Exportiert wurde bis nach Russland und Südamerika. Eine hübsch kolorierte Ansichtskarte zeigt einen 40-HP-Martini 1908 vor den Pyramiden in Ägypten. Schon damals versuchten die Hersteller die Zuverlässigkeit ihrer Erzeugnisse in Rennen und Fernfahrten unter Beweis zu stellen.
Genf in der Pionierrolle
Genf war um die Jahrhundertwende Zentrum der Autoindustrie. Bereits 1905, im Jahr der Premiere der «Exposition Nationale Suisse de l’Automobile et du Cycle», fuhren 300 bis 400 Fahrzeuge auf den Strassen der Stadt. Genf wies damit die höchste Motorisierungsrate aller Schweizer Städte auf.
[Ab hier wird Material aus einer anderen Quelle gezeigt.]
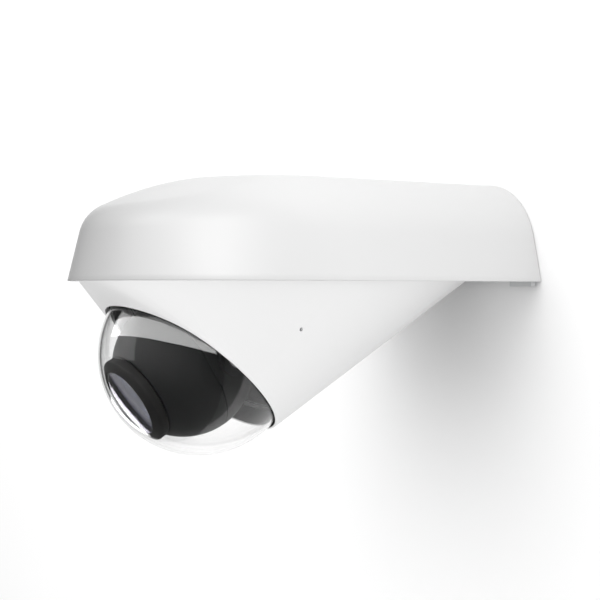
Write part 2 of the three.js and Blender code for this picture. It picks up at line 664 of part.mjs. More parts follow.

Dass die Autos in der Pionierzeit die Strassen der Romandie schneller als die der Deutschschweiz eroberten, hatte mit der Nähe zu Frankreich zu tun: Die ersten «fahrbaren Kutschen» mit Benzinmotor hatten zwar mit Carl Benz und Gottlieb Daimler zwei Deutsche um 1885 entwickelt. Die Franzosen machten aber als Erste das neue Fortbewegungsmittel populär, in erster Linie Panhard & Levassor und Peugeot, die schon ab 1892 Autos in Kleinserie herstellten.
Findige Schweizer Mechaniker und Ingenieure fanden immer wieder wegweisende Lösungen für technische Probleme. Der Bieler Charles-Edouard Henriod entwickelte als Erster ein Schwungrad mit Geschwindigkeitswandler – eine Art automatisches Getriebe der Pionierzeit. 1897 fuhr er mit seinem dritten selbst gebauten Wagen vom Typ «Victoria» bis nach Paris. Seine Ankunft wurde damals als Sensation gefeiert.
Wegweisende Entwicklungen
Die von 1899 bis 1906 gebauten Autos der Zürcher Firma Weber & Cie. besassen bereits ein Getriebesystem mit zwei Riemenscheiben mit veränderlichem Durchmesser, in den 1950er-Jahren von DAF als «Variomatic» verkauft. Ein Weber mit Jahrgang 1902 existiert noch und steht im Verkehrshaus in Luzern.
Der Basler Lorenz Popp rüstete den Motor bereits 1898 mit einer oben liegenden Nockenwelle aus. Zwei Autos wurden in Basel gebaut, nur das zweisitzige «Phaeton» hat überlebt und ist derzeit im Museum Pantheon Basel in Muttenz zu bewundern.
Martin Fischer, gelernter Uhrmacher und wichtiger Schweizer Automobilpionier, baute von 1908 bis 1914 Automobile in Zürich und entwickelte ein Getriebe mit Innenverzahnung und einen ventillosen Schiebermotor. Damals waren das wegweisende Entwicklungen in der Autoherstellung. Zuvor hatte Fischer die Marke Turicum mit aufgebaut, ein bedeutender Hersteller, der von 1904 bis zum Ersten Weltkrieg in Uster gut 1000 Autos baute.
Keine Chance gegen Ford
Doch der wohl grösste und lange Zeit erfolgreichste Schweizer Autohersteller war Martini, 1897 in Frauenfeld gegründet und ab 1903 mit einer Fabrik im neuenburgischen Saint-Blaise. Die Weltwirtschaftskrise und die günstigere Konkurrenz aus dem Ausland bedeuteten 1934 das Ende für die robusten und teuren Wagen.
Als «Rolls-Royce der Schweiz» schliesslich galten ab 1906 die Autos von Piccard & Pictet aus Genf, bekannt unter der Abkürzung Pic-Pic. Viele Touren- und Sportwagen wurden ins Ausland exportiert, doch schon kurz nach dem Ersten Weltkrieg folgte statt dem Aufschwung der Konkurs. Die qualitativ hochstehenden, aber teuren Schweizer Hersteller konnten den billig und in Massen produzierten «Blechkisten» der Giganten, allen voran Ford, nichts entgegensetzen.